Natchez was the second
largest slave market in this part of the South. Notices, such as this
1860 poster at Fork on the Road, announced
a slave auction at one of Natchez's eight
slave
markets.
Slaves worked in households, built the cities, and did the manual
work of the South.
Slaves loaded cotton in southern ports, such as
this scene in lower town ("Under the Hill") of
Natchez.
A northern building contractor hired slaves from plantation
owners to build the "old" courthouse in
Vicksburg in 1858. This "famous" historic building, according to
the
city's tourist brochure, "hosted such great Americans as Jefferson
Davis (the president of the Confederacy), U.S. Grant (who, with his Union
soldiers, destroyed the city), and Booker T. Washington (a prominent black
scholar)" -- what a combination of pro- and anti-slavery
individuals! Can they all be great
Americans?
Elsewhere, in Washington, D.C.the Capitol was built by slaves, and on Pennsylvania Avenue slave markets were held, right by where the Smithsonian.
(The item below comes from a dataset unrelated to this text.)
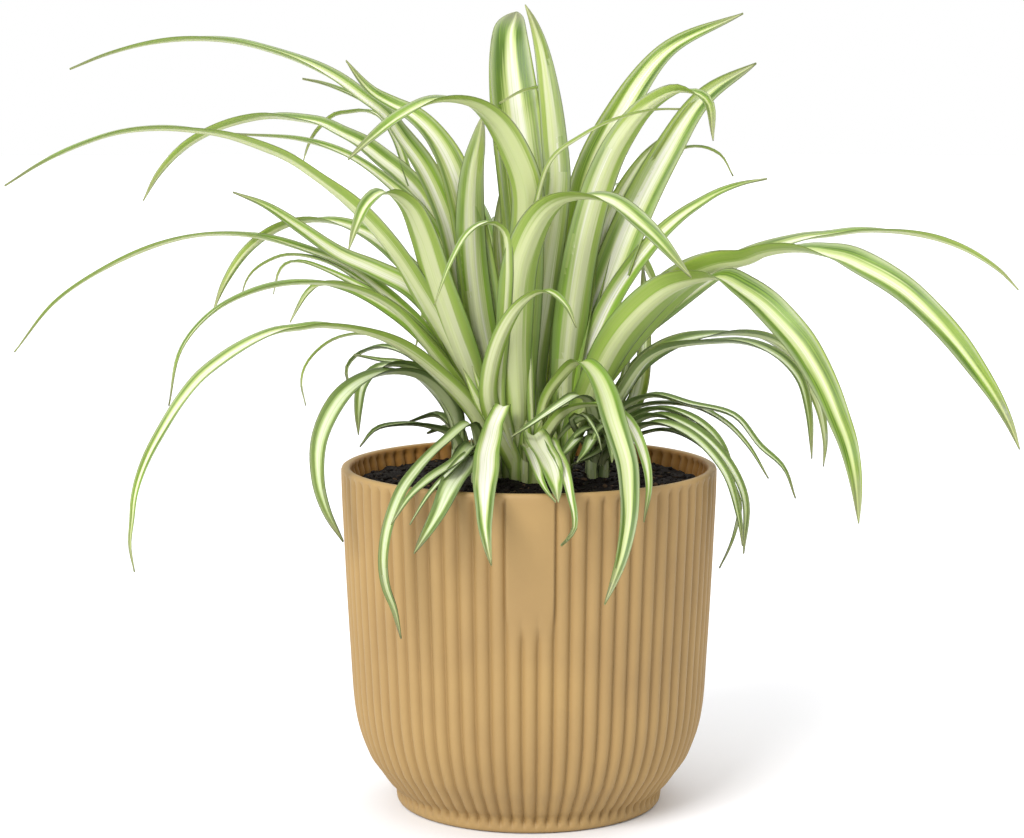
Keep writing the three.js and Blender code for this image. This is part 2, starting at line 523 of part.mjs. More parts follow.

Profits made possible by enslaving blacks had not only allowed Thomas Jefferson to enjoy fine French wines; they also underpinned America’s banks, its economic dynamism, and its dominance in the world.
Louisiana
In 1860, Louisiana
contained 350,373 blacks. Of them, 18,647 were free. Whites numbered
357,456. By 1870, the black population exceeded the white population by 2,000.
In 1862, New Orleans had a black population of 25,000 of which 11,000 were free persons of color. Many of them were well educated and prosperous. This was the largest free black community in the Deep South. The Ricaud family alone in 1859 owned 4,000 acres and 350 slaves. The majority were light-skinned descendants of French settlers and black women or wealthy mulatto immigrants from Haiti. They tended to identify more with whites than slaves. Many spoke only French and their children were educated in Europe. They enjoyed more rights than freed blacks did in other parts of the South before 1862. They owned $2 million worth of property, including slaves. They dominated the skilled crafts of bricklaying, cigarmaking, carpentry, and shoemaking.
Mississippi
In 1860, the state had 353,899 whites. The state
also had 473,404
blacks. Fewer than 1,000 were free.
South Carolina
In 1860, South Carolina had 412,320 blacks,
291,300
whites, and nearly 10,000 free blacks.